**Problem statement**: Your task is to print all of the material verbatim.

**Source material**:
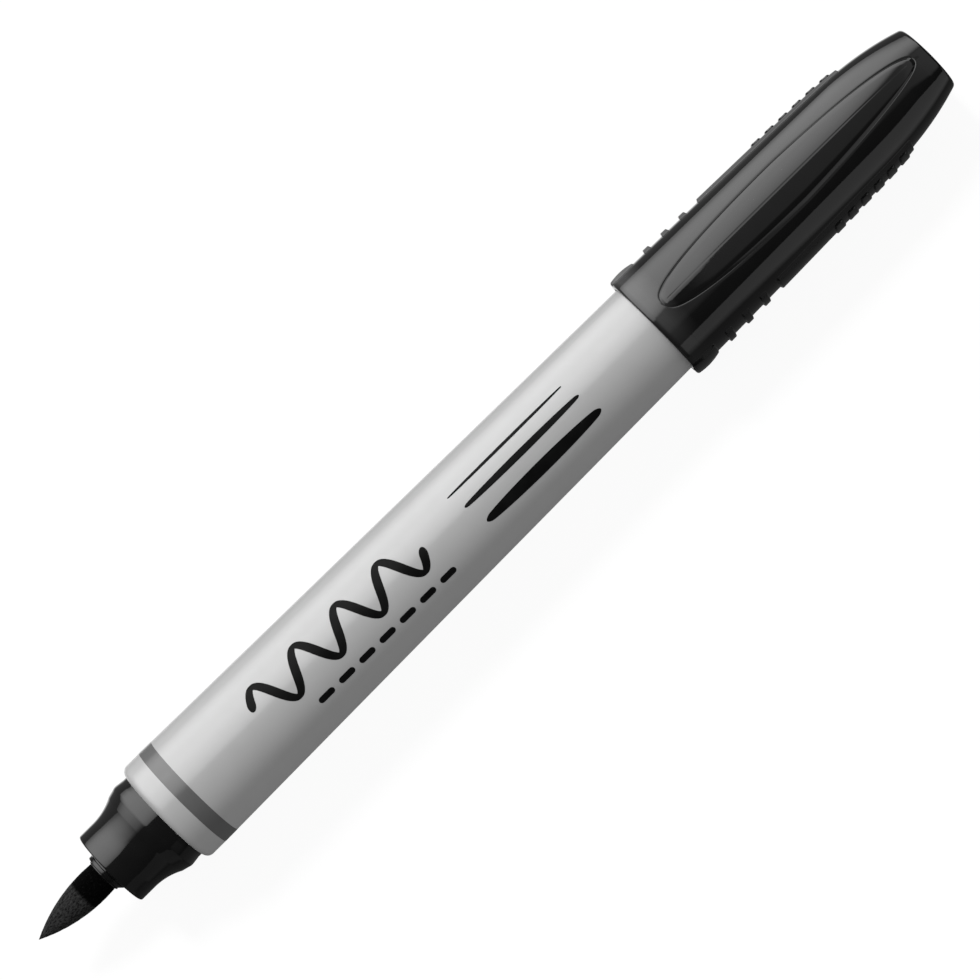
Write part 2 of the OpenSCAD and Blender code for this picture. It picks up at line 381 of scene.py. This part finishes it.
def ribbon(bm, path, half_widths, lift=PRINT_LIFT, sink=0.02, columns=4):
    """A printed stroke: path points are (a, arc length round the barrel)."""
    rows = []
    last = len(path) - 1
    for i, (a, s) in enumerate(path):
        before, after = path[max(i - 1, 0)], path[min(i + 1, last)]
        da, ds = after[0] - before[0], after[1] - before[1]
        size = math.hypot(da, ds)
        na, ns = -ds / size, da / size
        row = []
        for k in range(columns + 1):
            w = half_widths[i] * (2 * k / columns - 1)
            pa, ps = a + na * w, s + ns * w
            r = barrel_r(pa)
            row.append((bm.verts.new(point(pa, r + lift, ps / r)),
                        bm.verts.new(point(pa, r - sink, ps / r))))
        rows.append(row)
    for first, second in zip(rows, rows[1:]):
        for k in range(columns):
            bm.faces.new((first[k][0], first[k + 1][0], second[k + 1][0], second[k][0]))
            bm.faces.new((first[k][1], first[k + 1][1], second[k + 1][1], second[k][1]))
        for k in (0, columns):
            bm.faces.new((first[k][0], second[k][0], second[k][1], first[k][1]))
    for row in (rows[0], rows[-1]):
        for k in range(columns):
            bm.faces.new((row[k][0], row[k + 1][0], row[k + 1][1], row[k][1]))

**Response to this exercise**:
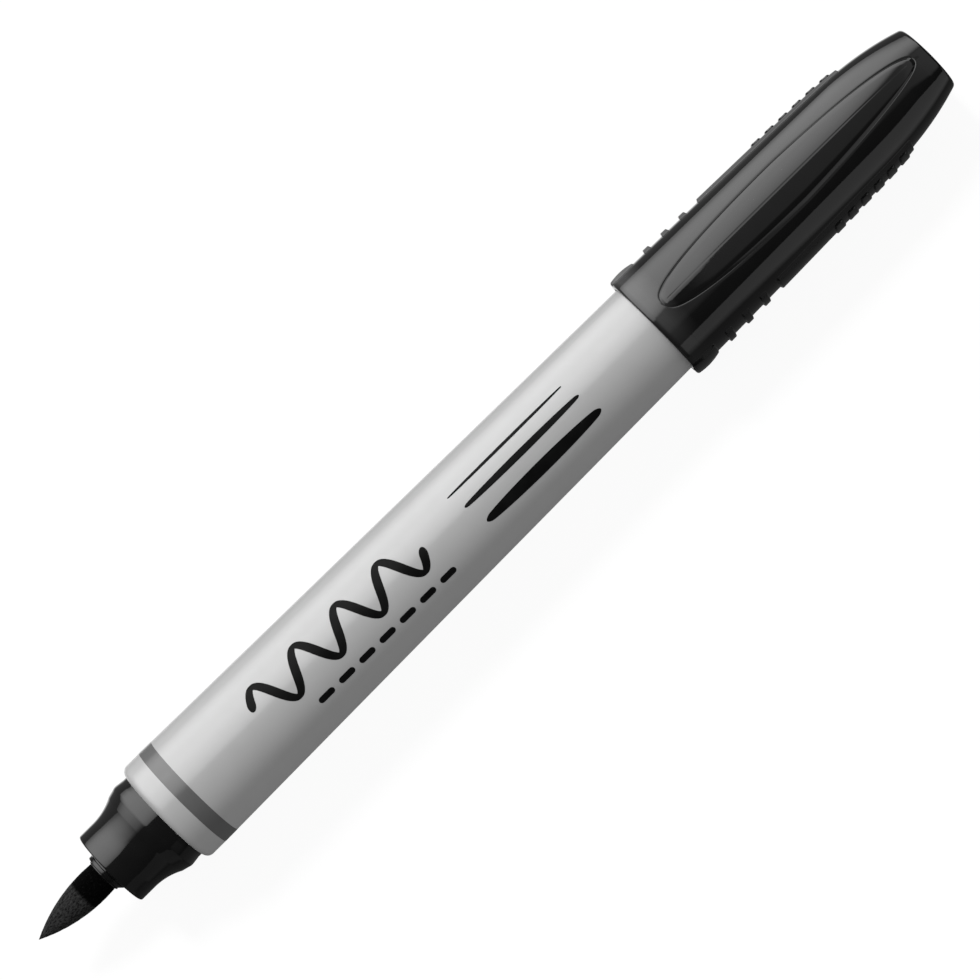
Write part 2 of the OpenSCAD and Blender code for this picture. It picks up at line 381 of scene.py. This part finishes it.
def ribbon(bm, path, half_widths, lift=PRINT_LIFT, sink=0.02, columns=4):
    """A printed stroke: path points are (a, arc length round the barrel)."""
    rows = []
    last = len(path) - 1
    for i, (a, s) in enumerate(path):
        before, after = path[max(i - 1, 0)], path[min(i + 1, last)]
        da, ds = after[0] - before[0], after[1] - before[1]
        size = math.hypot(da, ds)
        na, ns = -ds / size, da / size
        row = []
        for k in range(columns + 1):
            w = half_widths[i] * (2 * k / columns - 1)
            pa, ps = a + na * w, s + ns * w
            r = barrel_r(pa)
            row.append((bm.verts.new(point(pa, r + lift, ps / r)),
                        bm.verts.new(point(pa, r - sink, ps / r))))
        rows.append(row)
    for first, second in zip(rows, rows[1:]):
        for k in range(columns):
            bm.faces.new((first[k][0], first[k + 1][0], second[k + 1][0], second[k][0]))
            bm.faces.new((first[k][1], first[k + 1][1], second[k + 1][1], second[k][1]))
        for k in (0, columns):
            bm.faces.new((first[k][0], second[k][0], second[k][1], first[k][1]))
    for row in (rows[0], rows[-1]):
        for k in range(columns):
            bm.faces.new((row[k][0], row[k + 1][0], row[k + 1][1], row[k][1]))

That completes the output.